Adaptation est ici le maître mot. Et on ne peut nier la réussite de Ghost in the Shell dans ce domaine. L’oeuvre du britannique se montre respectueuse de son matériau d’origine sans verser dans la fidélité à outrance. Il en résulte un film moins contemplatif et moins subtil mais très efficace. Il ne faut pas perdre de vue que l’objectif d’une adaptation est précisément de modifier une oeuvre pour en créer une nouvelle qui sierra mieux à un nouveau public, comme on en avait déjà parlé dans cet article. En somme, le but de cette adaptation était d’ « américaniser » une oeuvre que beaucoup jugeaient inadaptable précisément parce qu’elle était intrinséquement japonaise. Or, le public américain n’est pas spécialement friand de plans contemplatifs. De même, il a l’habitude qu’on insiste sur les points de réflexion.
Ghostlywood
Alors attention, quand j’utilise plus haut le groupe nominal « public américain », il ne faut évidemment pas comprendre que cela englobe tous les américains et seulement les américains mais il faut plutôt comprendre « le public d’Hollywood » (qui englobe donc quasiment tout le monde) et les attentes que chacun a développé vis-à-vis de leurs productions. Par conséquent, cette version de Ghost in the Shell opère des changements importants. On passe par exemple d’une réflexion sur l’individu et l’individualité à quelque chose qui s’apparente plus à l’expression d’une individualité. Un thème bien plus proche des préoccupations habituelles d’Hollywood. Outre cela, on a également de l’insistance assez lourde sur les questions philosophiques et métaphysiques de l’effort. Mais ironiquement, cela rapproche l’adaptation du film 2.0 où les citations de philosophes étaient si nombreuses et les questions si appuyées que le résultat était presque prétentieux.
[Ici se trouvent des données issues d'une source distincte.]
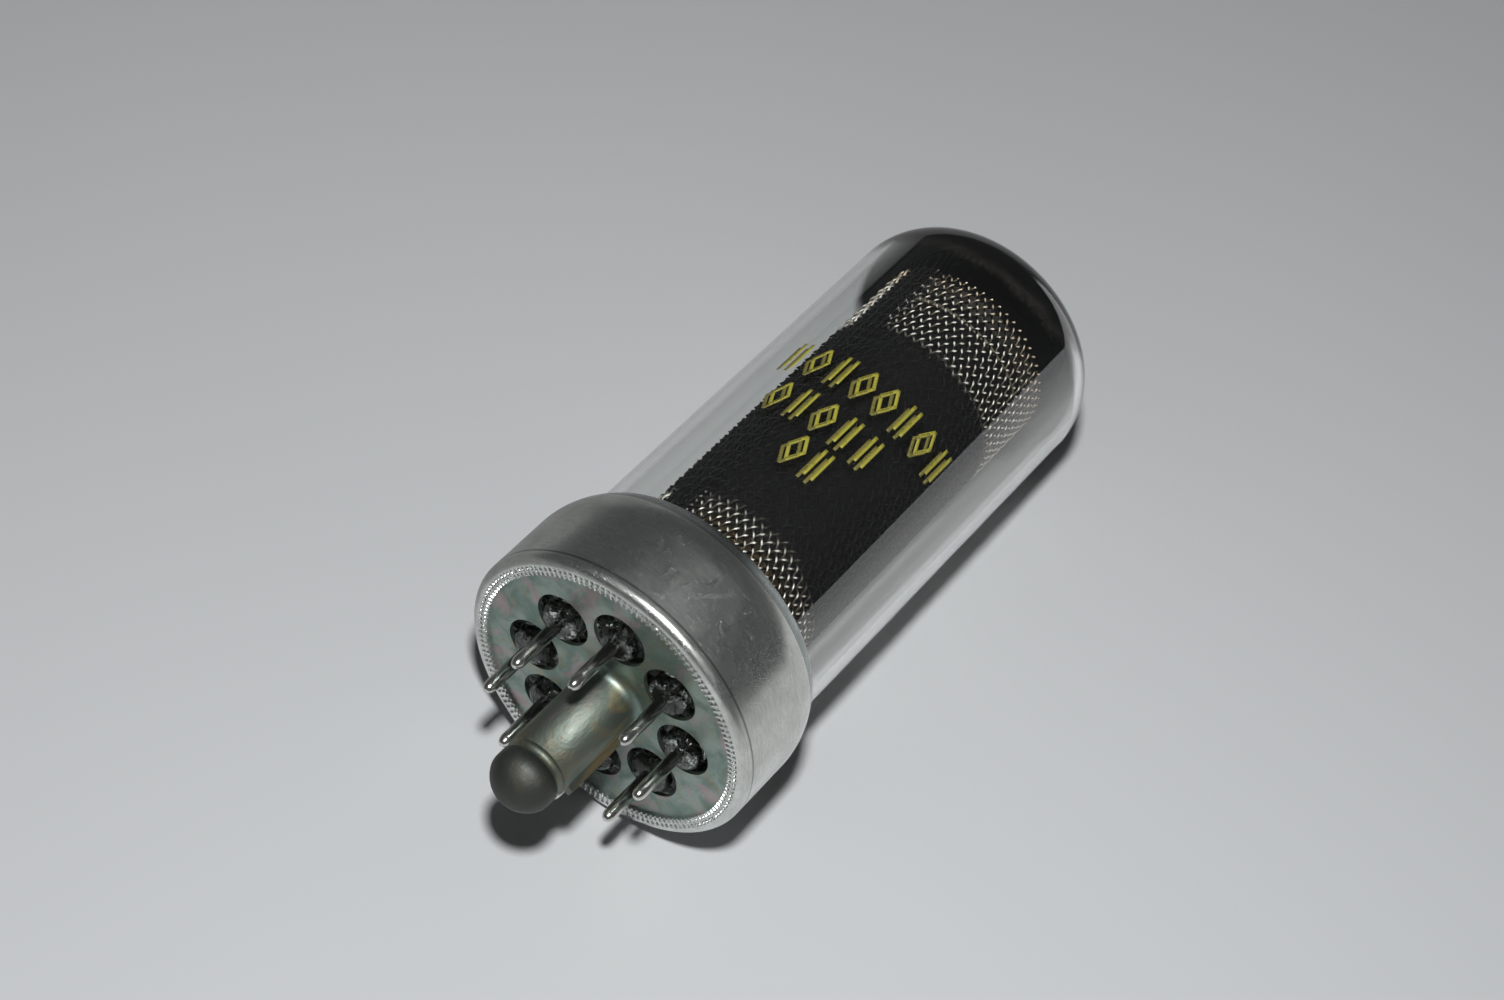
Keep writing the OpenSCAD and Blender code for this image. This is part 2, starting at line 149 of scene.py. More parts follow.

L’adaptation a également eu un fort impact sur la narration. Hollywood a pour habitude de tout expliquer, voire sur-expliquer. C’est ainsi que l’on se retrouve avec une origin story poussée (bien qu’archétypale). C’est également ce qui explique que le Puppet Master ait été évincé au profit de Kuze, un personnage plus proche des méchants habituels d’Hollywood, tout en gardant tout de même une profondeur un peu plus prononcée. Globalement, l’aspect émotionnel est renforcé aux dépends d’une partie de la réflexion de l’original. Mais encore une fois, tout cela participe à une bonne adaptation. En effet, c’est en partie ce qui rend l’oeuvre culturellement plus « abordable ». Il y a donc fort à parier que des personnes hermétiques à la culture japonaise préfèreront cette version.
Des félures dans la carapace
Pour en finir avec la la question de l’adaptation, intéressons-nous à ses failles. Si Ghost in the Shell évite de n’être qu’une copie du premier, il est très révélateur que son plus grand défaut se trouve justement dans les scènes que l’on pourrait qualifier de fan-service. En effet, certaines scènes sont directement copiées, plan par plan, des matériaux d’origine. Or, elles se révèlent être les plus faibles et ce, pour deux raisons. D’abord, elles s’intègrent parfois assez mal avec le reste du récit, jusqu’à ne faire absolument aucun sens. J’en veux pour preuve la scène des faux souvenirs de l’éboueur. Pas plus de précisions pour éviter les spoils mais si vous avez un doute, je suis prêt à en parler sur Twitter ou dans les commentaires. Ensuite, et c’est récurrent dans les adaptations, elles nous sortent du film. Dans les faits, la référence forcée à l’original nous renvoie violemment à notre statut de spectateur-connaisseur.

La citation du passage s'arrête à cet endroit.